A tram running alongside a section of the Rio Douro.
Looking at the Bom Jesus do Monte.
Singing fado at a restaurant in Lisbon's Pink Street.
One of the better known, however feeble, attempts to condense the experience is the Lisboa Card, a one- to three-day pass that grants free access to most public transport in and around Lisbon as well as fifty-one “museums, monuments and places of interest.” (A one-day pass goes for about twenty-five euros.) God knows what company even operates that thing, but perhaps it is worth the purchase for those who only plan to stop by for only a short while.
But I planned to stay for twelve days, and not just to see museums and monuments. So I skipped that and kept to a humbler Navegante transport card, a flimsy school-bus-yellow paper rectangle that was somehow NFC-enabled. (Residents can apply to get a proper plastic card that’s more black than yellow, and the fare is cheaper.) Technology can work wonders when your government actually invests in public transit. With that one card, I could go all throughout Lisbon and even beyond, from the gorgeous beaches in Cascais to the idyllic streets of Setúbal, all in under two hours and with very little hassle. Even at 10 p.m., there was still a way to go from central Lisbon to my hotel in Oeiras, even if the route was a little convoluted.
That, for me, was the real takeaway from those twelve days of touring Lisbon. The destinations themselves I remember only as brief splotches of color, but the ease of access to those places inspired me to visit them again sometime — and God willing, I will soon.
Having written most of my work in Sintra, where I have so often dreamed and worked, I would like to stay there forever … I would like to be buried by one of those poetic footpaths that lead to the Castelo dos Mouros … To be close to men, my brothers, and closer to the moon and the stars, my friends, with the green earth in front of me and the sea stretching into the distance — the sea and the earth that I have loved so much.
— José Maria Ferreira de Castro
In Sintra I lost myself, and in doing so I found myself. The summer heat, a patient predator, slowly consumed my capacity for feeling until I could feel nothing at all. As I walked the steep path up to the Castelo dos Mouros, I noticed less and less the sweat caking my skin, the lactic acid building in my calves, the crackling sensation of my throat growing parched.
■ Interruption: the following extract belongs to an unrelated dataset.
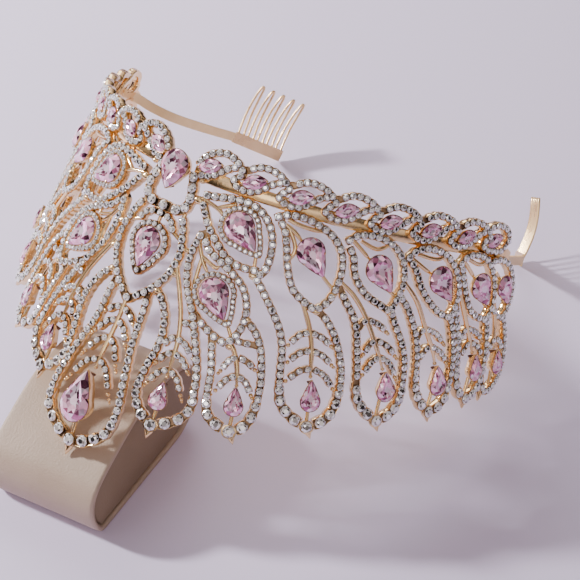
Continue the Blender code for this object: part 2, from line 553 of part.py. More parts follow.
def make_materials():
    """Plain Principled materials by name."""
    made = {}
    for name, (colour, metallic, roughness) in MATERIALS.items():
        material = bpy.data.materials.new(name)
        material.use_nodes = True
        shader = material.node_tree.nodes["Principled BSDF"]
        shader.inputs["Base Color"].default_value = (*colour, 1.0)
        shader.inputs["Metallic"].default_value = metallic
        shader.inputs["Roughness"].default_value = roughness
        made[name] = material
    return made


def loop_rows():
    """Centre and half length of each loop of the rope border."""
    for i in range(LOOPS):
        last = i == LOOPS - 1
        s = LOOP_FIRST + LOOP_PITCH * i
        yield (s - LOOP_LAST_BACK, LOOP_LAST_HALF) if last else (s, LOOP_HALF[0])


def marquise_rows():
    """Place of each marquise stone."""
    for i in range(LOOPS):
        yield MARQUISE_FIRST + LOOP_PITCH * i - (MARQUISE_LAST_BACK if i == LOOPS - 1 else 0.0), MARQUISE_H


def frame_layers():
    """Layers of the metal frame in the flat pattern, and the peaks of the marquise stones."""
    rails = []
    for _, width, points in RAILS:
        rails += strip(curve(points), width)
    for s, h, inward, inward_drop, outward, outward_drop in BARBS:
        for reach, drop in ((-inward, inward_drop), (outward, outward_drop)):
            middle = (s + reach * 0.55, h + drop * 0.3)
            rails += strip(((s, h), middle, (s + reach, h + drop)), BARB_WIDTH)
    for s, half in loop_rows():
        rails += strip(oval_ring((s, LOOP_H), (half, LOOP_HALF[1]), LOOP_TILT), LOOP_WIDTH, True)
    for s, h, half, length, degrees in NUBS:
        rails.append(placed(np.array([(-0.8, -half), (length * 0.5, -half * 0.55), (length, 0.0),
                                      (length * 0.5, half * 0.55), (-0.8, half)]), s, h, degrees))
    for width, points in STAYS:
        rails += strip(curve(points), width)
    for _, s, h, radius, point, degrees, girdle, halo in PEARS:
        if girdle < HIGH_GIRDLE:
            width = BEZEL_WALL + halo
            ring = placed(pear_outline(radius, point, STONE_GAP + width / 2), s, h, degrees)
            rails += strip(ring, width, True)
    for s, h in marquise_rows():
        rails.append(marquise_outline((s, h), np.add(MARQUISE_SIZE, MARQUISE_RIM), MARQUISE_TILT))
    for width, points in WIRES:
        rails += strip(curve(points), width)
    rails += strip(curve(BAND, 6.0), BAND_WIDTH)
    layers = [(union_outlines(mirrored(rails)), RAIL_FRONT, RAIL_BACK)]
    voids = []
    for side in (1.0, -1.0):
        for _, s, h, radius, point, degrees, girdle, _ in PEARS:
            if side > 0 or s > 0.0:
                flip = np.array([side, 1.0])
                inner, outer = (placed(pear_outline(radius, point, grow), s, h, degrees) * flip
                                for grow in (STONE_GAP, STONE_GAP + BEZEL_WALL))
                if girdle >= HIGH_GIRDLE:
                    layers.append(([outer], girdle - 0.1, RAIL_BACK))
                voids.append(inner)
    peaks = []
    for side in (1.0, -1.0):
        for centre in marquise_rows():
            for scale, level in ((1.0, RAIL_FRONT), (MARQUISE_TABLE, MARQUISE_FRONT)):
                size = np.multiply(MARQUISE_SIZE, scale)
                count = 2 if scale == 1.0 else 1
                outline = marquise_outline(centre, size, MARQUISE_TILT, count) * np.array([side, 1.0])
                peaks.append((outline, level))
    return layers, voids, peaks


def ribbon(points, height, thick):
    """Closed bar with a rectangular section, its height along the crown's own axis."""
    p = curve(points, 7.0)
    along = np.gradient(p, axis=0)
    along /= np.linalg.norm(along, axis=1)[:, None]
    side = np.cross(along, (0.0, 0.0, 1.0))
    side /= np.linalg.norm(side, axis=1)[:, None]
    up = np.cross(side, along)
    mesh = bmesh.new()
    rings = []
    for at, s, u in zip(p, side * thick / 2, up * height / 2):
        rings.append([mesh.verts.new(to_world(at + v)) for v in (s + u, s - u, -s - u, -s + u)])
    for a, b in zip(rings, rings[1:]):
        for i in range(4):
            j = (i + 1) % 4
            mesh.faces.new((a[i], a[j], b[j], b[i]))
    mesh.faces.new(rings[0][::-1])
    mesh.faces.new(rings[-1])
    return mesh


def mirror_x(points):
    """Points reflected across the crown's middle plane."""
    return [(-x, y, z) for x, y, z in points]


def comb_mesh(side):
    """Wire comb: a flat spine and hairpin teeth, bowed towards the head."""
    start, end = (np.array(v) for v in SPINE)
    length = float(np.linalg.norm(end - start))
    along = (end - start) / length
    tooth = np.array([-0.11, 0.09, 1.0])
    tooth -= along * float(tooth @ along)
    tooth /= np.linalg.norm(tooth)
    inward = np.cross(tooth, along)
    pitch = length / COMB_TEETH
    polygons = strip(np.array([(0.0, 0.0), (length / 2, 0.0), (length, 0.0)]), COMB_SPINE)
    for i in range(COMB_TEETH):
        u = pitch * (i + 0.5)
        top, leg = TOOTH_LENGTH, TOOTH_LEG
        legs = np.array(((-leg, 1.0), (-leg, top * 0.35), (-leg, top * 0.65), (-leg, top - 1.3), (0.0, top),
                         (leg, top - 1.3), (leg, top * 0.65), (leg, top * 0.35), (leg, 1.0)))
        legs[:, 0] += u + TOOTH_FAN * (i - (COMB_TEETH - 1) / 2) * legs[:, 1] / top
        polygons += strip(legs, COMB_WIRE)

    def place(v, level):
        bow = TOOTH_BOW * math.sin(math.pi * min(max(v[1] / TOOTH_LENGTH, 0.0), 1.0))
        at = start + along * v[0] + tooth * v[1] + inward * (level - bow)
        return to_world(at * np.array([side, 1.0, 1.0]))

    return stepped_relief([(union_outlines(polygons, 0.05), COMB_THICK / 2, -COMB_THICK / 2)], place)


def pear_mesh(row, side):
    """Cut pear stone: flat table, crown facets, and a pavilion to a short keel."""
    _, s, h, radius, point, degrees, girdle, _ = row
    origin = crown_point(s, h, girdle)
    e_s = crown_point(s + 0.5, h, girdle) - crown_point(s - 0.5, h, girdle)
    e_s /= np.linalg.norm(e_s)
    e_h = crown_point(s, h + 0.5, 0.0) - crown_point(s, h - 0.5, 0.0)
    e_h -= e_s * float(e_h @ e_s)
    e_h /= np.linalg.norm(e_h)
    out = np.cross(e_h, e_s)
    out = out if float(out @ np.array([*origin[:2] - np.array([0.0, HALF_LENGTH]), 0.0])) > 0 else -out
    ring = placed(pear_outline(radius, point), 0.0, 0.0, degrees)
    centre = placed(np.array([(point - radius) * 0.22, 0.0])[None], 0.0, 0.0, degrees)[0]
    table = centre + (ring - centre) * TABLE_SCALE
    rise, depth = radius * CROWN_RATIO, radius * PAVILION_RATIO
    mesh = bmesh.new()

    def vert(v, level):
        at = origin + e_s * v[0] + e_h * v[1] + out * level
        return mesh.verts.new(to_world(at * np.array([side, 1.0, 1.0])))

    girdle_ring = [vert(v, 0.0) for v in ring]
    table_ring = [vert(v, rise) for v in table]
    keel = vert(centre, -depth)
    mesh.faces.new(table_ring)
    for i in range(len(ring)):
        j = (i + 1) % len(ring)
        mesh.faces.new((girdle_ring[i], girdle_ring[j], table_ring[j], table_ring[i]))
        mesh.faces.new((girdle_ring[j], girdle_ring[i], keel))
    return mesh


def block_point(along, across, up):
    """Place on the block: along its section, across its width away from the near end, above the floor."""
    c, s = math.cos(BLOCK_YAW), math.sin(BLOCK_YAW)
    x = BLOCK_CORNER[0] - along * s - across * c
    y = BLOCK_CORNER[1] + along * c - across * s
    return np.array([x, y - ORIGIN_Y, up]) * MM


def inset(outline, distance):
    """Outline moved inwards by an even distance."""
    p = np.array(outline, dtype=float)
    ahead, behind = np.roll(p, -1, axis=0) - p, p - np.roll(p, 1, axis=0)
    ahead /= np.linalg.norm(ahead, axis=1)[:, None]
    behind /= np.linalg.norm(behind, axis=1)[:, None]
    n = np.stack([-(ahead + behind)[:, 1], (ahead + behind)[:, 0]], axis=1)
    n /= np.linalg.norm(n, axis=1)[:, None]
    reach = np.sum(n * np.stack([-ahead[:, 1], ahead[:, 0]], axis=1), axis=1)
    return p + n * (distance / reach)[:, None]


def prism_mesh(outlines, start, end):
    """Closed bar or tube through the block, from the near end to the far end."""
    mesh = bmesh.new()
    rings = [[[mesh.verts.new(block_point(a, across, up)) for a, up in outline] for across in (start, end)]
             for outline in outlines]
    for near, far in rings:
        for i in range(len(near)):
            j = (i + 1) % len(near)
            mesh.faces.new((near[i], near[j], far[j], far[i]))
    if len(rings) == 1:
        mesh.faces.new(rings[0][0])
        mesh.faces.new(rings[0][1][::-1])
    else:
        for outer, inner in zip(*rings):
            for i in range(len(outer)):
                j = (i + 1) % len(outer)
                mesh.faces.new((outer[i], outer[j], inner[j], inner[i]))
    return mesh


def join_solids(target, tools):
    """Fuses the tools into the target and removes them."""
    for tool in tools:
        fuse = target.modifiers.new("fuse", "BOOLEAN")
        fuse.operation = "UNION"
        fuse.solver = "EXACT"
        fuse.object = tool
        tool.hide_render = True
        tool.display_type = "WIRE"
    graph = bpy.context.evaluated_depsgraph_get()
    fused = bpy.data.meshes.new_from_object(target.evaluated_get(graph))
    target.modifiers.clear()
    target.data = fused
    for tool in tools:
        bpy.data.objects.remove(tool, do_unlink=True)


def main():
    """Builds every named piece."""
    for thing in list(bpy.data.objects):
        bpy.data.objects.remove(thing, do_unlink=True)
    materials = make_materials()
    gold = materials["pale_gold"]
    layers, voids, peaks = frame_layers()
    frame = make_object("crown_frame", stepped_relief(
        layers, lambda v, level: to_world(crown_point(v[0], v[1], level)), voids, peaks), gold)
    arms = [make_object("arm_tool", ribbon(points, ARM_HEIGHT, ARM_THICK), gold)
            for points in (ARM, mirror_x(ARM))]
    join_solids(frame, arms)
    for side, word in ((1.0, "right"), (-1.0, "left")):
        make_object(f"comb_{word}", comb_mesh(side), gold)
    for row in PEARS:
        if row[1] == 0.0:
            make_object(f"stone_{row[0]}", pear_mesh(row, 1.0), materials["rose_crystal"])
            continue
        for side, word in ((1.0, "right"), (-1.0, "left")):
            make_object(f"stone_{row[0]}_{word}", pear_mesh(row, side), materials["rose_crystal"])
    section = np.array(BLOCK_SECTION)
    wrap = (section, inset(section, WRAP_THICK))
    make_object("block_wrap", prism_mesh(wrap, 0.0, BLOCK_WIDTH), materials["beige_leather"], BLOCK_SMOOTH)
    core = inset(section, WRAP_THICK + CORE_GAP)
    core_mesh = prism_mesh((core,), WRAP_LIP, BLOCK_WIDTH - WRAP_LIP)
    make_object("block_core", core_mesh, materials["taupe_leather"], BLOCK_SMOOTH)


main()
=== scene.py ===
"""Dresses the princess crown: stone rows, cut stones, gold settings, wire combs and the leather block.

The crown is drawn as a flat pattern in millimetres, as its solids are: s runs along the band from its front
centre, h runs down the crown from the band towards the feather tips, level is the height off its surface.
The right half is listed and mirrored.
"""
import math
import random

import bpy
import numpy as np
from mathutils import Matrix


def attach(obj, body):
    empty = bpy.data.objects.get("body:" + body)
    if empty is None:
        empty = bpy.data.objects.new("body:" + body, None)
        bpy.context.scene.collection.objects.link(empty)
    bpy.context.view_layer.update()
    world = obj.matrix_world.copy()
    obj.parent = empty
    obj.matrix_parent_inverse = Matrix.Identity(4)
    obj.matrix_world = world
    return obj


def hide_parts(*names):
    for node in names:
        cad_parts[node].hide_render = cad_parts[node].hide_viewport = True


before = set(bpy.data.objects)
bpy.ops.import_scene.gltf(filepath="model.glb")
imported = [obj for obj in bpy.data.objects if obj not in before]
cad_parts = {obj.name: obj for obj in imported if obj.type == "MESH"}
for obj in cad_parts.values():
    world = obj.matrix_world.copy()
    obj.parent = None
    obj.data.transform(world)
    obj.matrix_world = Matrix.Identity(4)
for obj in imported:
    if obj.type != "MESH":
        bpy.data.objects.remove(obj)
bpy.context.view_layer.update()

MM = 0.001
# Oval plan of the band, flare of the crown below it, and its pose over the floor.
HALF_BREADTH = 77.0
HALF_LENGTH = 96.2
FLARE = math.radians(9.2)
PITCH = math.radians(32.5)
BAND_HEIGHT = 90.4
ORIGIN_Y = 26.97
# The centre feather stands proud of the crown between these heights.
PROUD = 1.8
PROUD_FROM, PROUD_FULL, PROUD_KEEP, PROUD_END = 46.0, 66.0, 78.0, 90.0
PROUD_REACH = 10.25
WIDER_FROM, WIDER_REACH = 68.0, 2.0
# Rope border and its pointed oval stones.
LOOPS = 8
LOOP_PITCH = 13.71
LOOP_FIRST = 12.7
LOOP_LAST_BACK = 2.8
MARQUISE_FIRST = 9.6
MARQUISE_H = -3.0
MARQUISE_SIZE = (6.8, 3.5)
MARQUISE_TILT = math.radians(-24.0)
MARQUISE_LAST_BACK = 1.4
# Combs.
COMB_TEETH = 5
TOOTH_LENGTH = 21.5
TOOTH_BOW = 1.5
TOOTH_FAN = 0.4
TOOTH_RADIUS = 0.45
TOOTH_LEAN = (-0.11, 0.09, 1.0)
# Block.
BLOCK_YAW = math.radians(7.6)
BLOCK_CORNER = (14.2, -62.1)
BLOCK_WIDTH = 38.0
# Rows of small stones: width of the rail, radius of a stone and pitch, and the rest of each row.
BARB_ROW = (1.9, 1.02, 2.04)
ROPE_ROW = (2.1, 1.08, 2.16)
CHANNEL_EXTRA = 0.3
GEM_LEVEL = 0.8
GRAIN_LEVEL = 0.6
GRAIN_RADIUS = 0.24
TIP_GROW = 0.3
TIP_GEM = 0.62
TIP_ROW = 0.86
HALO_CENTRE, HALO_SIDE = 0.86, 0.74
HALO_GAP = 0.38
ROPE_RISE = 0.5
# Clear distance that a small stone and a grain keep from others, as a share of both radii.
GEM_CLEARANCE = 0.62
GRAIN_CLEARANCE = 0.55
# Levels of the wires, of the stays and of the plain strip behind the rope border.
WIRE_LEVEL, STAY_LEVEL, BAND_LEVEL = 0.25, -0.4, -1.1
# Seeds of the facets' turns, of the small stones and of the grains.
FACET_SEED, GEM_SEED, GRAIN_SEED = 5, 3, 4

# (share of half the width, level) section of a rail; its channel for stones is painted dark as shade
RAIL_SECTION = ((-0.85, -1.7), (0.85, -1.7), (1.0, -1.3), (1.0, 0.4), (0.9, 0.62), (0.76, 0.52), (0.6, 0.05),
                (-0.6, 0.05), (-0.76, 0.52), (-0.9, 0.62), (-1.0, 0.4), (-1.0, -1.3))
RAIL_MARKS = [0, 0, 0, 0, 0, 1, 1, 1, 0, 0, 0, 0]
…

I felt myself melt into the dirt and the stones and the looming trees overhead.
I thought of the millions, or perhaps billions, who had walked this path before me. The Castelo dos Mouros came to be in the eighth and ninth centuries when the Iberian Peninsula was under Muslim rule, and since then all kinds of people must have dragged their feet across this same patch of earth: kings, warriors, messengers, worshipers, tourists. All of them driven to the same end, and yet before then having experienced this unique and bizarre thing we call life, having felt joy, anger, pain, sorrow, love. I felt myself walking among them. I felt myself looking down, alongside them, at the blanket of red-tiled rooftops, from the bends in the path where the canopies made way for a window.
And then I thought nothing at all. I just kept looking.